Pataki: ‘Self-serving’ for a former governor to say governors make better presidents

NASHUA – Former New York Gov. George Pataki said early Tuesday that governors don’t necessarily make the best Presidents simply because they are — or have been – governors.

 

Pataki appeared with another likely presidential contender, South Carolina Sen. Lindsey Graham, as the dual keynote speakers at the “Wild Irish Breakfast” at the Radisson Hotel in Nashua – one of the largest St. Patrick’s Day events in New England – benefiting the PLUS Company.

 

After the proverbial blarney was thrown about for an hour, Pataki turned serious and looked ahead to a possible candidacy.

 

Former Texas Gov. Rick Perry has said that governors would make better President because of their executive experiences. But Pataki, who served three terms in Albany, said, “I heard a former governor say that you have to be a governor. I think that was a little self-serving.”

 

“I think executive experience does help,” he said. “Having run one of the largest, most complex governments in the country is something that I’m proud of. But there is no one single path or magic trail to becoming an effective executive. I think being governor should help, but I don’t think that’s the only way it should be.”

 

Pataki said he “dramatically changed” New York state government while serving as governor from 1995 through 2006 by being pragmatic.

 

“You have to sit down and solve problems with people who don’t necessarily share your philosophy,” he said. “And when it’s necessary, you compromise to reach common ground.
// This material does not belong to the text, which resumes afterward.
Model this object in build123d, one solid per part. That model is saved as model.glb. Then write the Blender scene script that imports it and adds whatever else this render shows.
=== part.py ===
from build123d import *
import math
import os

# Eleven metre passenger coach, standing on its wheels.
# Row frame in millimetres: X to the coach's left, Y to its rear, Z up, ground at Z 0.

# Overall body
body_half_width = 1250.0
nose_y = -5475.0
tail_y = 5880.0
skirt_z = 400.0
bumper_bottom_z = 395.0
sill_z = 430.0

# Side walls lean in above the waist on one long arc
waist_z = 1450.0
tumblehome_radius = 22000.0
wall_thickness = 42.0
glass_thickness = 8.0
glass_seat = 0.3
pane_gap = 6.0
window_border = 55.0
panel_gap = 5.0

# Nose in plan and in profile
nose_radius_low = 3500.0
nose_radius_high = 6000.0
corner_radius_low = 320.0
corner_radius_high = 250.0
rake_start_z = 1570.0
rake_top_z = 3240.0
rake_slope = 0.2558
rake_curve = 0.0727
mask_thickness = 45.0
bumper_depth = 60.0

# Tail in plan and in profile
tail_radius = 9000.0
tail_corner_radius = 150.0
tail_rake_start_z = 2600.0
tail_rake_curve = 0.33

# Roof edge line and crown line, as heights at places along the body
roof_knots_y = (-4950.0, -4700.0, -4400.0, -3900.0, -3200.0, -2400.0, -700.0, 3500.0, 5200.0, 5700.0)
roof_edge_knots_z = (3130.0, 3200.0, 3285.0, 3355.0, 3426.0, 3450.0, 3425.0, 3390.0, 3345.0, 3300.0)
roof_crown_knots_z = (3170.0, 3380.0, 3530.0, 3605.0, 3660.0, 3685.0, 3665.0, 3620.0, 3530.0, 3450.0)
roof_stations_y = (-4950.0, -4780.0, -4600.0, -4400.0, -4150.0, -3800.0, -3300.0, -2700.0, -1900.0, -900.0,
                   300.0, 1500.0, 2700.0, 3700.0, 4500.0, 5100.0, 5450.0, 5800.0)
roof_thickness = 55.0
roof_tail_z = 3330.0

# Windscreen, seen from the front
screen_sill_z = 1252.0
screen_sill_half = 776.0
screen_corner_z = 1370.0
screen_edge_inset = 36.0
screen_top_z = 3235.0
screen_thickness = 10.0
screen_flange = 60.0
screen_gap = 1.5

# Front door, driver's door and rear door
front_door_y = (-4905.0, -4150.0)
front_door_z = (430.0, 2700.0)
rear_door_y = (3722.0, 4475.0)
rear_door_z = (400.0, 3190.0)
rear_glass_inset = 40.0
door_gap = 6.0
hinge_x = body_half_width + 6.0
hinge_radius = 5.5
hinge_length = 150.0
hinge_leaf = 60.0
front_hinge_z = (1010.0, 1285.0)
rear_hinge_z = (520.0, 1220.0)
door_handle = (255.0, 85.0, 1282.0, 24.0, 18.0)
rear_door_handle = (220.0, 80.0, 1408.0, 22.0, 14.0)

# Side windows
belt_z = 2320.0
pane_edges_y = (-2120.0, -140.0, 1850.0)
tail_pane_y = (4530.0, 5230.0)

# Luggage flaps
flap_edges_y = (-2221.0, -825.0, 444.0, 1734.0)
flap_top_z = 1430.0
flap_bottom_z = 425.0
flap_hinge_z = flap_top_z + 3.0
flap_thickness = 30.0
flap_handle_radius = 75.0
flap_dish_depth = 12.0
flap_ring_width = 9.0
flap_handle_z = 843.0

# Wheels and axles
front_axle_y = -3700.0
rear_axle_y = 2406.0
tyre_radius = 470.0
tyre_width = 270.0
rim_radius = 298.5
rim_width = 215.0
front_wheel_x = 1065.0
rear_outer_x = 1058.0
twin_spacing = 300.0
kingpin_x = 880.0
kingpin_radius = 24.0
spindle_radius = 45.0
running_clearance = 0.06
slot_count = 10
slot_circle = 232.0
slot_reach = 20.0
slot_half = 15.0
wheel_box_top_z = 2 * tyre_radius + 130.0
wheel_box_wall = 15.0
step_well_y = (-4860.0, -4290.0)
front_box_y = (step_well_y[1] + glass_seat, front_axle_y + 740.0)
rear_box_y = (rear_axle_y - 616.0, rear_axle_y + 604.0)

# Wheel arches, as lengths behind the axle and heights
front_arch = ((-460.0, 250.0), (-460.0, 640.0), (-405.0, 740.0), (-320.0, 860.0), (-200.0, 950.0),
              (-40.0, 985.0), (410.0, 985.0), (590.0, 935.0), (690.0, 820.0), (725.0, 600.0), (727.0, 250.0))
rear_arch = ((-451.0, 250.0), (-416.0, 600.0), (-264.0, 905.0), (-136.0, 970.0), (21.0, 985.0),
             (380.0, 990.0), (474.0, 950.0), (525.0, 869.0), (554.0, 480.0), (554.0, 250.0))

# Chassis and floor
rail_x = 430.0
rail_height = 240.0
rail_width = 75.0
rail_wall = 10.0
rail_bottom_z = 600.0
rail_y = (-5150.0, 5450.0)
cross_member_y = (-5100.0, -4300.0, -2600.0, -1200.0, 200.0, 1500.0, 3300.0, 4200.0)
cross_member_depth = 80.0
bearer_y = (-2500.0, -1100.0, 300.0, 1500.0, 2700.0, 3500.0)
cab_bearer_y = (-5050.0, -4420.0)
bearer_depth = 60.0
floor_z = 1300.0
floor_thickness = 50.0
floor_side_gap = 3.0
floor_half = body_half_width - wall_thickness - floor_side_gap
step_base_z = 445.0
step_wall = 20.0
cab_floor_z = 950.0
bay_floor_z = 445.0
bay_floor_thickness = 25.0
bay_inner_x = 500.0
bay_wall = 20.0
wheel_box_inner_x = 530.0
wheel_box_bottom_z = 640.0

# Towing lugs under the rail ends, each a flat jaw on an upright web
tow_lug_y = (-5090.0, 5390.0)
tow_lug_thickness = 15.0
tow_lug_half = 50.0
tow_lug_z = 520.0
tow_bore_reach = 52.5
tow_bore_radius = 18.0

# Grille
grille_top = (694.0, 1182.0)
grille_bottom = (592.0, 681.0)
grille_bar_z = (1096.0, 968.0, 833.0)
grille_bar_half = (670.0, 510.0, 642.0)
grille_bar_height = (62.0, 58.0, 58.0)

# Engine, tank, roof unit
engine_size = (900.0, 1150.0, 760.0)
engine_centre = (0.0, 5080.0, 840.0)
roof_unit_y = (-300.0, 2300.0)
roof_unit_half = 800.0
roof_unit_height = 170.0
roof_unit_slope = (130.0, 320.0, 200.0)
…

And that’s one of things that is lacking in Washington. You have people who won’t even talk to each other. It’s disappointing we’re not solving the problems facing this country.”

 

After visiting New Hampshire several times already this year, Pataki said he is “very encouraged,” although he continued to insist he has no timetable for a decision on whether to run. Twice in the past, he has flirted with the idea and then decided against it. He appears far more serious this time around.

 

“When you sit down and talk to ordinary people from across New Hampshire, the reaction you get is that we need to change things, we need to take back Washington,” Pataki said.

 

While he may not have financial resources near the level of former Florida Gov. Jeb Bush and others, Pataki said New Hampshire allows candidates with relatively little money to seriously compete.

 

“People want to meet you, they want to shake your hand. They want to sit down across a coffee table and not just listen to what you had to say but have you listen to what they have to say,” Pataki said.